The series’ first installation, featuring artist Michael Armitage, will open in the new Sue and Edgar Wachenheim III Projects Gallery on the Museum’s expanded ground floor with free access to all. The partnership will also include exhibitions by The Studio Museum’s artists-in-residence at MoMA PS1, extend the trailblazing MoMA/Studio Museum Fellowship program, and offer audiences unique opportunities through Membership, Education, and Public Programs.
New Spaces for New Connections
The state-of-the-art Marie-Josée and Henry Kravis Studio will create a double-height space for live and experimental programming in the heart of the Museum’s collection galleries. Performance, dance, music, moving image, sound works, and art forms not yet imagined will now seamlessly connect to galleries of modern and contemporary art. The Studio will be a space for collection-responsive programming, including David Tudor and Composers Inside.
The Paula and James Crown Platform on the second floor will be an experimental, creative space to explore ideas, questions, and art processes that arise from MoMA’s collection. Visitors can drop in to make art, join facilitated conversations, and participate in programs that connect people more deeply with art and each other. This welcoming space will offer innovative, accessible educational experiences daily in the Museum’s galleries and classrooms, with partner organizations, and online at moma.org.

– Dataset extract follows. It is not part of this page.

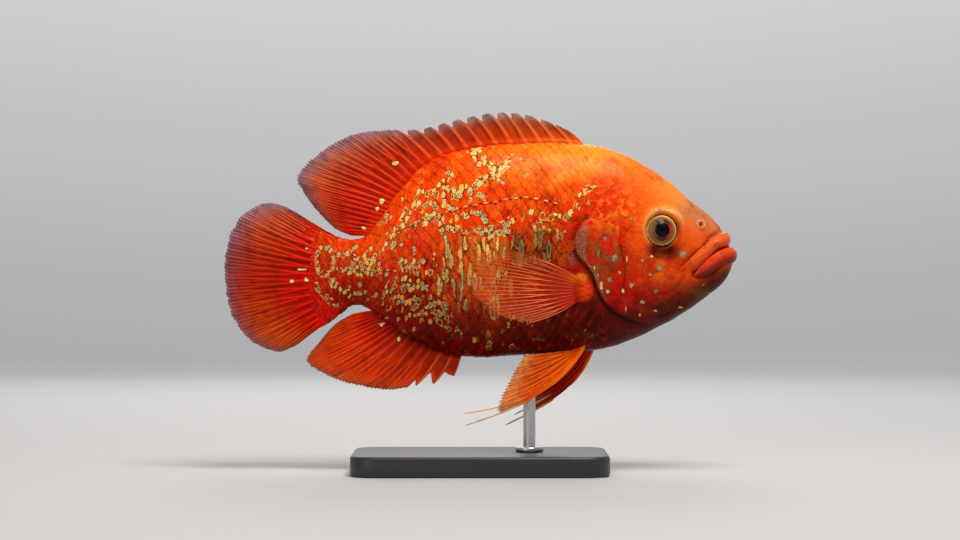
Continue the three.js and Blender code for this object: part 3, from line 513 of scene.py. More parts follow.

The new MoMA will open earlier to the public, at 10:00 a.m.; extend its hours until 9:00 p.m. on the first Thursday of every month; continue to offer exceptional dining options; and launch a new Museum Store, featuring the most comprehensive assortment of collection-related and curator-reviewed books and products. MoMA’s members will experience this transformation first, with special opening events and early access. Member benefits also will include a new dedicated entrance and coat check, 9:30 a.m. entry 363 days a year, exhibition previews, and premium programming.